BEGIN Supplied information
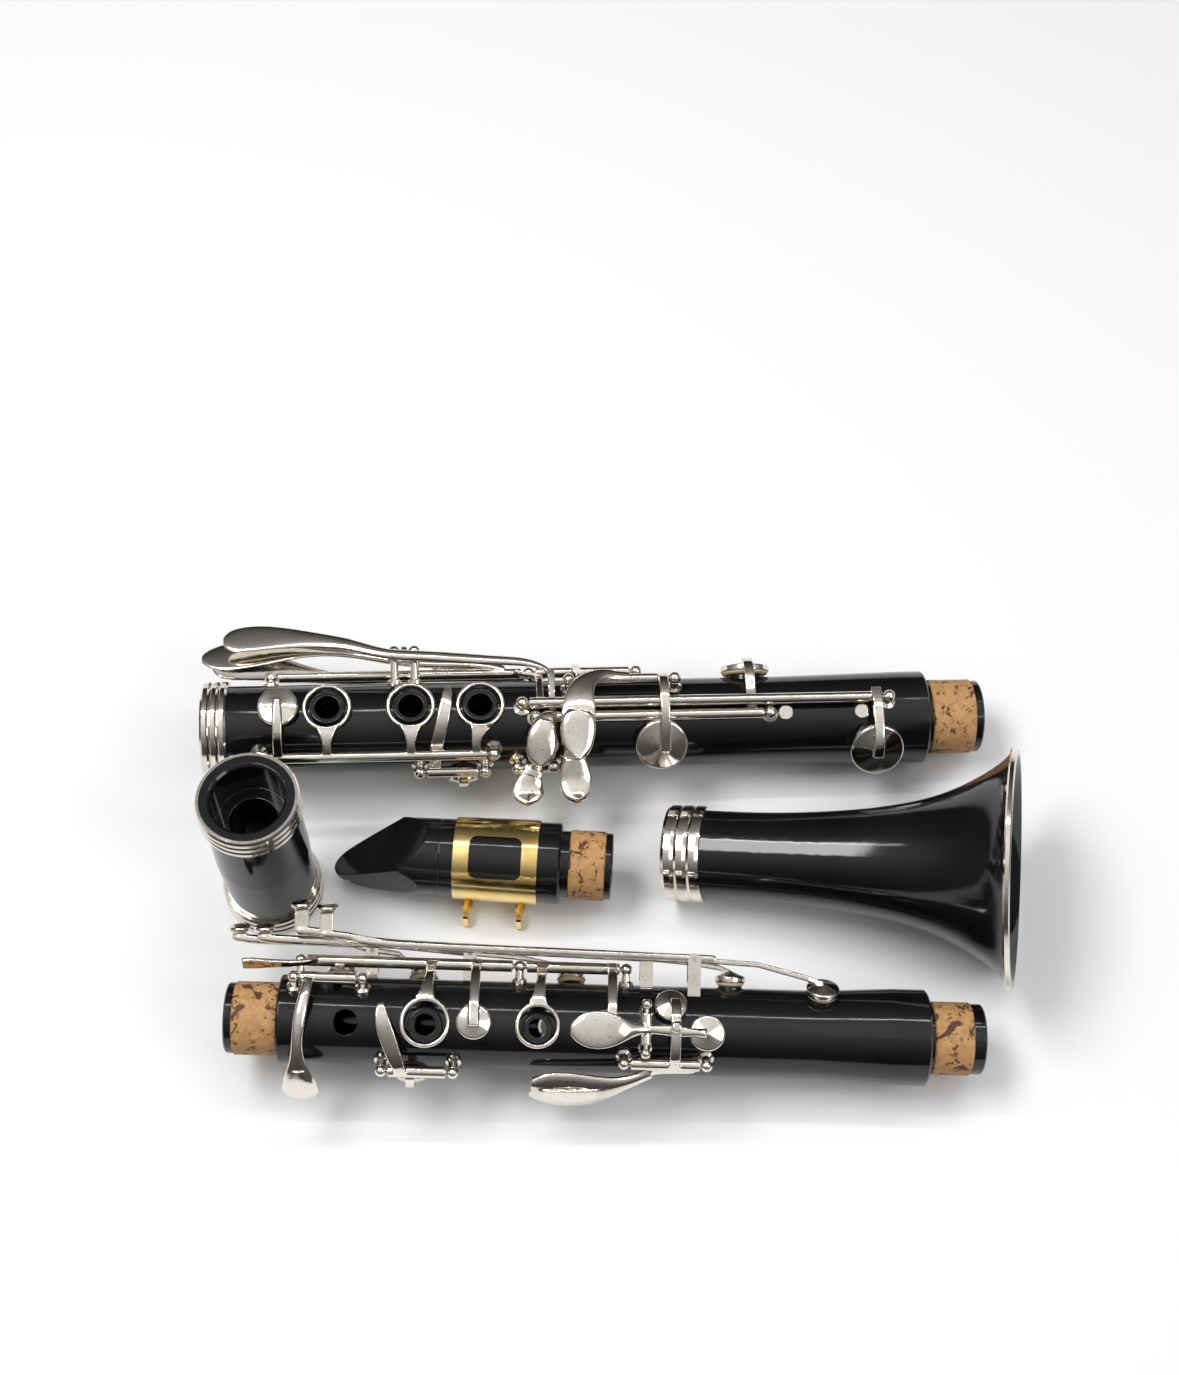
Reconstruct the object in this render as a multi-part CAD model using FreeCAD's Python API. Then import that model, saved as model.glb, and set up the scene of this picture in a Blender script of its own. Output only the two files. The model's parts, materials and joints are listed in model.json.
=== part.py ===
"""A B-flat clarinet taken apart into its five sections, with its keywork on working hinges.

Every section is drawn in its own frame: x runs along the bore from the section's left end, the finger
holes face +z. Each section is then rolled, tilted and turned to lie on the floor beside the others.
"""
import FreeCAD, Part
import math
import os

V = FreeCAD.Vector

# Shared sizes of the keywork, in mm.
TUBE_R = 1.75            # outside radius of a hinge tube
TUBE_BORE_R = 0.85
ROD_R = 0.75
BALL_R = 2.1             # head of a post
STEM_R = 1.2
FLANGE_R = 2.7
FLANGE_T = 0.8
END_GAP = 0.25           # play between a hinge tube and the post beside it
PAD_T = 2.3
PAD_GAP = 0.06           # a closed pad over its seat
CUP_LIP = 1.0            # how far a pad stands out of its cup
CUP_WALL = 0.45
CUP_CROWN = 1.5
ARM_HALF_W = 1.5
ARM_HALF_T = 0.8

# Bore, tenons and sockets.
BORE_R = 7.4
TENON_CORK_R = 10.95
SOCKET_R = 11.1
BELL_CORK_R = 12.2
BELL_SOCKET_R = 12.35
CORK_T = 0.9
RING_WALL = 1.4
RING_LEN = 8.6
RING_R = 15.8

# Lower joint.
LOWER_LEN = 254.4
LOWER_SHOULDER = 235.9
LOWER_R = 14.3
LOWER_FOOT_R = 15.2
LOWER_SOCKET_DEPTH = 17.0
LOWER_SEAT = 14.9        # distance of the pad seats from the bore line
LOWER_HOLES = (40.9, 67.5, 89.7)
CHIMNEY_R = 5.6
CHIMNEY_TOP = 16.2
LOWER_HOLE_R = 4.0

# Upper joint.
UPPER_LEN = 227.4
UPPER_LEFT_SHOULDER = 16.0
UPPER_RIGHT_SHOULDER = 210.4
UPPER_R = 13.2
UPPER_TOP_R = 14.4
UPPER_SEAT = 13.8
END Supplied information
Quote the listing in full, please, keeping every line exact.

**Written answer**
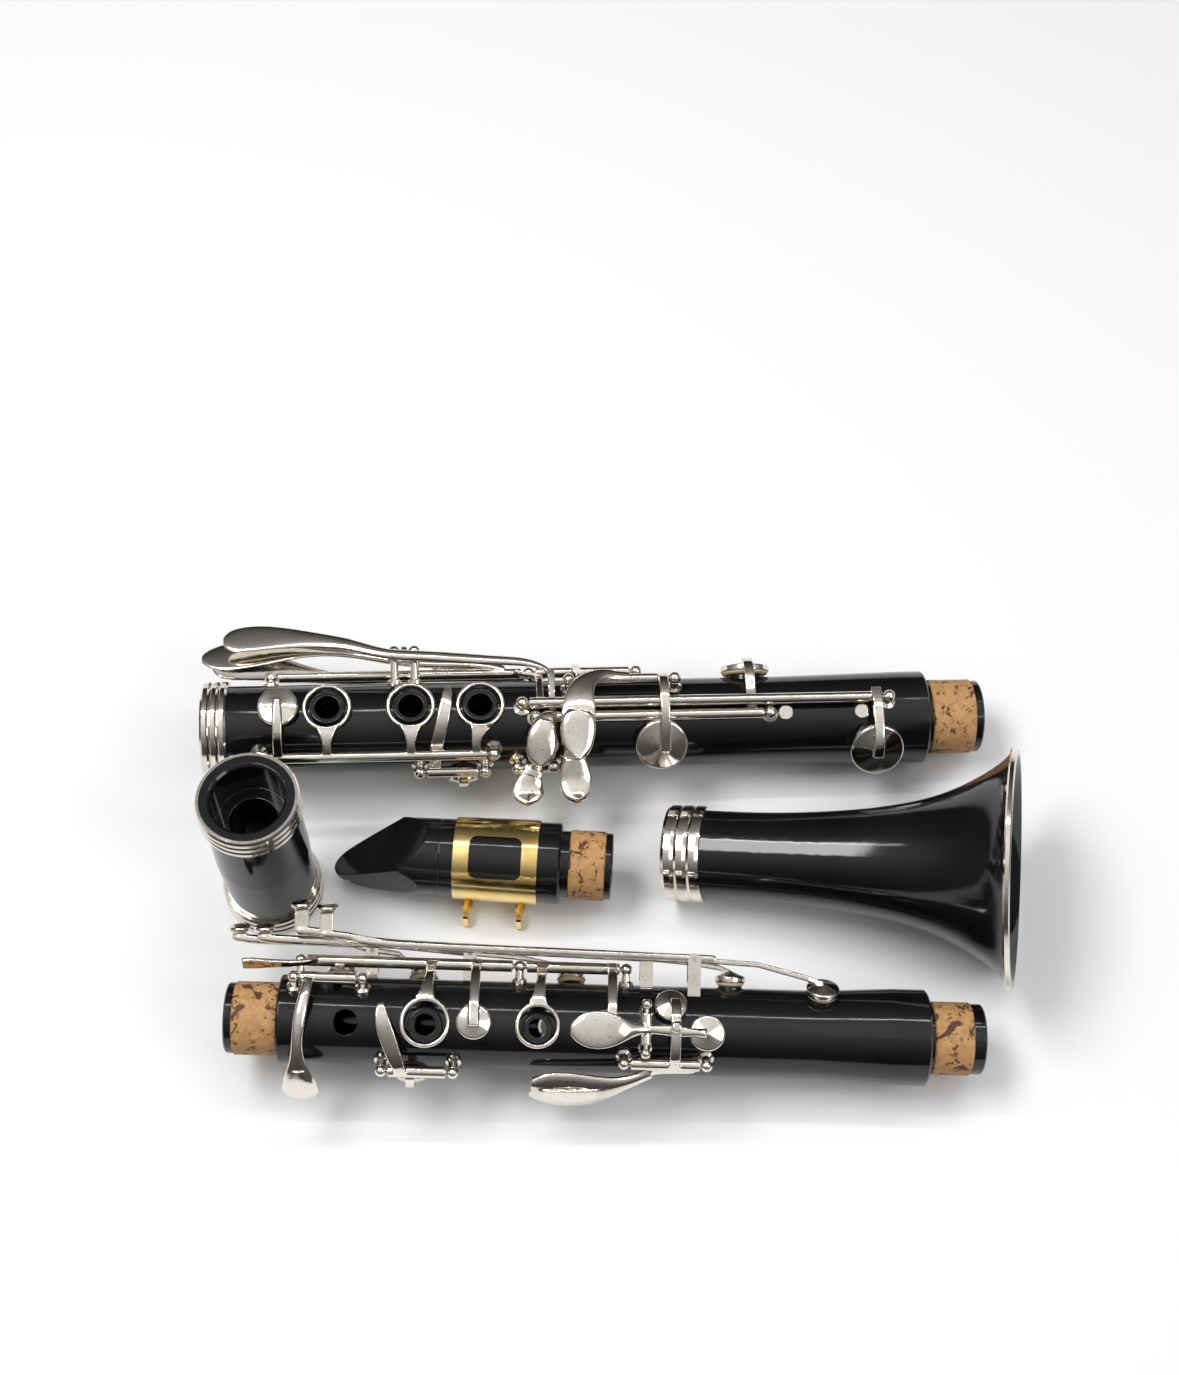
Reconstruct the object in this render as a multi-part CAD model using FreeCAD's Python API. Then import that model, saved as model.glb, and set up the scene of this picture in a Blender script of its own. Output only the two files. The model's parts, materials and joints are listed in model.json.
=== part.py ===
"""A B-flat clarinet taken apart into its five sections, with its keywork on working hinges.

Every section is drawn in its own frame: x runs along the bore from the section's left end, the finger
holes face +z. Each section is then rolled, tilted and turned to lie on the floor beside the others.
"""
import FreeCAD, Part
import math
import os

V = FreeCAD.Vector

# Shared sizes of the keywork, in mm.
TUBE_R = 1.75            # outside radius of a hinge tube
TUBE_BORE_R = 0.85
ROD_R = 0.75
BALL_R = 2.1             # head of a post
STEM_R = 1.2
FLANGE_R = 2.7
FLANGE_T = 0.8
END_GAP = 0.25           # play between a hinge tube and the post beside it
PAD_T = 2.3
PAD_GAP = 0.06           # a closed pad over its seat
CUP_LIP = 1.0            # how far a pad stands out of its cup
CUP_WALL = 0.45
CUP_CROWN = 1.5
ARM_HALF_W = 1.5
ARM_HALF_T = 0.8

# Bore, tenons and sockets.
BORE_R = 7.4
TENON_CORK_R = 10.95
SOCKET_R = 11.1
BELL_CORK_R = 12.2
BELL_SOCKET_R = 12.35
CORK_T = 0.9
RING_WALL = 1.4
RING_LEN = 8.6
RING_R = 15.8

# Lower joint.
LOWER_LEN = 254.4
LOWER_SHOULDER = 235.9
LOWER_R = 14.3
LOWER_FOOT_R = 15.2
LOWER_SOCKET_DEPTH = 17.0
LOWER_SEAT = 14.9        # distance of the pad seats from the bore line
LOWER_HOLES = (40.9, 67.5, 89.7)
CHIMNEY_R = 5.6
CHIMNEY_TOP = 16.2
LOWER_HOLE_R = 4.0

# Upper joint.
UPPER_LEN = 227.4
UPPER_LEFT_SHOULDER = 16.0
UPPER_RIGHT_SHOULDER = 210.4
UPPER_R = 13.2
UPPER_TOP_R = 14.4
UPPER_SEAT = 13.8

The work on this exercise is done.